**Data provided**
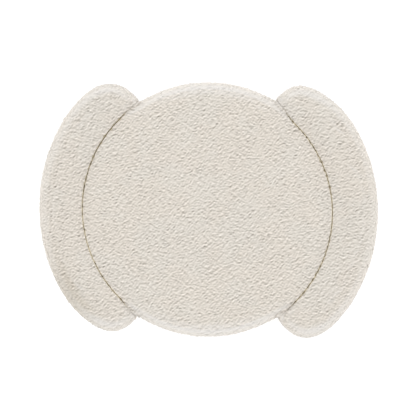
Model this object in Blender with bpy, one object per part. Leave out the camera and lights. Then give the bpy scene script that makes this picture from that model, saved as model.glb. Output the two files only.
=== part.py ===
"""A round upholstered ottoman with two crescent bolsters that hug its seat.

Metres, +Z up. The origin is on the floor, under the middle of the round seat.
+X runs from one crescent to the other, +Y along the open front and back of the seat.
Each of the three upholstered masses is one filled solid: it is built as rings that climb
from a flat underside, up a full side, over a rolled top edge and in to a crowned top.
"""

import math
from collections import namedtuple

import bmesh
import bpy
from mathutils import Vector

# Driving dimensions, in metres
EDGE_HEIGHT = 0.421  # floor to the top of the rolled edges
SEAT_RADIUS = 0.3442  # the seat's free edge, between the crescents
SEAT_CROWN = 0.009  # how far the middle of the seat stands above its edge
CRESCENT_CROWN = 0.006  # the same, across a crescent
OPEN_ROLL = 0.031  # radius of the rolled top edge where nothing presses on it
END_ROLL = 0.038  # the same on a crescent's bull-nosed ends
SEAM_ROLL = 0.007  # the same where the seat and a crescent press on each other
NOSE_ROLL = 0.026  # the same on a crescent's inner wall, at its very ends
HEM_EDGE = 0.010  # radius of the edge round the underside
SIDE_FULLNESS = 0.0015  # how far the sides draw in at their top and bottom
PIECE_GAP = 0.0009  # clearance between the seat's wall and a crescent's

# How many steps each stretch is drawn with
SEAT_STEPS = 96
WALL_STEPS = 14  # along a crescent, its corners left out
CORNER_STEPS = 16  # round each corner
ROLL_STEPS = 5  # rings over the rolled top edge
HEM_STEPS = 2
SIDE_STEPS = 3
TOP_STEPS = 3

# The crescents. facing is the angle of a crescent's middle; slide and seam_slide are how
# far the centres of its outer and inner walls lie along Y from the seat's; inner and outer
# are the walls' radii about them; before and after are the angles from its middle to its
# ends, clockwise and counter-clockwise from above; the corner columns are how far each
# end's round corner reaches along the crescent.
Crescent = namedtuple(
    "Crescent",
    "name facing slide seam_slide inner outer before after before_corner after_corner",
)
CRESCENTS = (
    Crescent(
        name="crescent_left",
        facing=math.pi,
        slide=0.0054,
        seam_slide=0.0033,
        inner=0.3354,
        outer=0.4555,
        before=math.radians(57.5),
        after=math.radians(56.5),
        before_corner=math.radians(23),
        after_corner=math.radians(27),
    ),
    Crescent(
        name="crescent_right",
        facing=0.0,
        slide=-0.0056,
        seam_slide=-0.0092,
        inner=0.3315,
        outer=0.4585,
        before=math.radians(57.3),
        after=math.radians(58.3),
        before_corner=math.radians(22),
        after_corner=math.radians(33),
    ),
)
CORNER_POWER = 3.0  # 2 is an ellipse, more is a fuller corner
END_LEAN = math.radians(2.6)  # how much further an end reaches at the seat than at its tip
CORE_SETBACK = math.radians(11)  # how far a crescent's core line stops short of its ends
FLARE = math.radians(13)  # stretch at each end where a crescent's wall eases off the seat
NOSE = 0.008  # radius of the small corner where a crescent's end meets the seat

# The cover: linear RGB of a cream boucle
COVER_COLOUR = (0.716, 0.665, 0.597, 1.0)
COVER_ROUGHNESS = 0.95

# One station round a mass: its outermost point, the core point that its top closes on,
# the radius of its rolled top edge, and how much of the side's fullness it has
Station = namedtuple("Station", "rim core roll fullness")


def smooth(t):
    """0 to 1 with flat ends, for t from 0 to 1."""
    t = min(1.0, max(0.0, t))
    return t * t * (3 - 2 * t)


def blend(a, b, t):
    """From a to b as t goes from 0 to 1; numbers or points."""
    return a + (b - a) * t


def polar(radius, angle, slide=0.0):
    """A plan point at a radius and angle about the seat's middle, or that far along Y from it."""
    return Vector((radius * math.cos(angle), radius * math.sin(angle) + slide))


def inside_end(crescent, angle):
    """How far inside a crescent's nearer end an angle lies, in radians."""
    turn = math.remainder(angle - crescent.facing, math.tau)
    return min(crescent.before + turn, crescent.after - turn)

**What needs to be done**
Everything in the listing above should be restated exactly.

**Task solution**
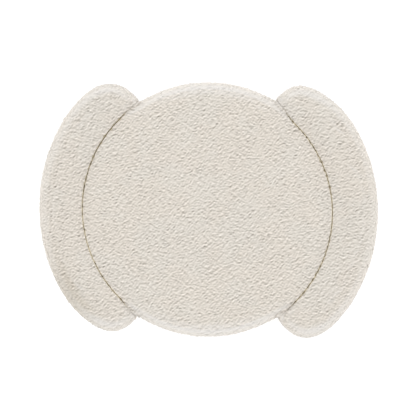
Model this object in Blender with bpy, one object per part. Leave out the camera and lights. Then give the bpy scene script that makes this picture from that model, saved as model.glb. Output the two files only.
=== part.py ===
"""A round upholstered ottoman with two crescent bolsters that hug its seat.

Metres, +Z up. The origin is on the floor, under the middle of the round seat.
+X runs from one crescent to the other, +Y along the open front and back of the seat.
Each of the three upholstered masses is one filled solid: it is built as rings that climb
from a flat underside, up a full side, over a rolled top edge and in to a crowned top.
"""

import math
from collections import namedtuple

import bmesh
import bpy
from mathutils import Vector

# Driving dimensions, in metres
EDGE_HEIGHT = 0.421  # floor to the top of the rolled edges
SEAT_RADIUS = 0.3442  # the seat's free edge, between the crescents
SEAT_CROWN = 0.009  # how far the middle of the seat stands above its edge
CRESCENT_CROWN = 0.006  # the same, across a crescent
OPEN_ROLL = 0.031  # radius of the rolled top edge where nothing presses on it
END_ROLL = 0.038  # the same on a crescent's bull-nosed ends
SEAM_ROLL = 0.007  # the same where the seat and a crescent press on each other
NOSE_ROLL = 0.026  # the same on a crescent's inner wall, at its very ends
HEM_EDGE = 0.010  # radius of the edge round the underside
SIDE_FULLNESS = 0.0015  # how far the sides draw in at their top and bottom
PIECE_GAP = 0.0009  # clearance between the seat's wall and a crescent's

# How many steps each stretch is drawn with
SEAT_STEPS = 96
WALL_STEPS = 14  # along a crescent, its corners left out
CORNER_STEPS = 16  # round each corner
ROLL_STEPS = 5  # rings over the rolled top edge
HEM_STEPS = 2
SIDE_STEPS = 3
TOP_STEPS = 3

# The crescents. facing is the angle of a crescent's middle; slide and seam_slide are how
# far the centres of its outer and inner walls lie along Y from the seat's; inner and outer
# are the walls' radii about them; before and after are the angles from its middle to its
# ends, clockwise and counter-clockwise from above; the corner columns are how far each
# end's round corner reaches along the crescent.
Crescent = namedtuple(
    "Crescent",
    "name facing slide seam_slide inner outer before after before_corner after_corner",
)
CRESCENTS = (
    Crescent(
        name="crescent_left",
        facing=math.pi,
        slide=0.0054,
        seam_slide=0.0033,
        inner=0.3354,
        outer=0.4555,
        before=math.radians(57.5),
        after=math.radians(56.5),
        before_corner=math.radians(23),
        after_corner=math.radians(27),
    ),
    Crescent(
        name="crescent_right",
        facing=0.0,
        slide=-0.0056,
        seam_slide=-0.0092,
        inner=0.3315,
        outer=0.4585,
        before=math.radians(57.3),
        after=math.radians(58.3),
        before_corner=math.radians(22),
        after_corner=math.radians(33),
    ),
)
CORNER_POWER = 3.0  # 2 is an ellipse, more is a fuller corner
END_LEAN = math.radians(2.6)  # how much further an end reaches at the seat than at its tip
CORE_SETBACK = math.radians(11)  # how far a crescent's core line stops short of its ends
FLARE = math.radians(13)  # stretch at each end where a crescent's wall eases off the seat
NOSE = 0.008  # radius of the small corner where a crescent's end meets the seat

# The cover: linear RGB of a cream boucle
COVER_COLOUR = (0.716, 0.665, 0.597, 1.0)
COVER_ROUGHNESS = 0.95

# One station round a mass: its outermost point, the core point that its top closes on,
# the radius of its rolled top edge, and how much of the side's fullness it has
Station = namedtuple("Station", "rim core roll fullness")


def smooth(t):
    """0 to 1 with flat ends, for t from 0 to 1."""
    t = min(1.0, max(0.0, t))
    return t * t * (3 - 2 * t)


def blend(a, b, t):
    """From a to b as t goes from 0 to 1; numbers or points."""
    return a + (b - a) * t


def polar(radius, angle, slide=0.0):
    """A plan point at a radius and angle about the seat's middle, or that far along Y from it."""
    return Vector((radius * math.cos(angle), radius * math.sin(angle) + slide))


def inside_end(crescent, angle):
    """How far inside a crescent's nearer end an angle lies, in radians."""
    turn = math.remainder(angle - crescent.facing, math.tau)
    return min(crescent.before + turn, crescent.after - turn)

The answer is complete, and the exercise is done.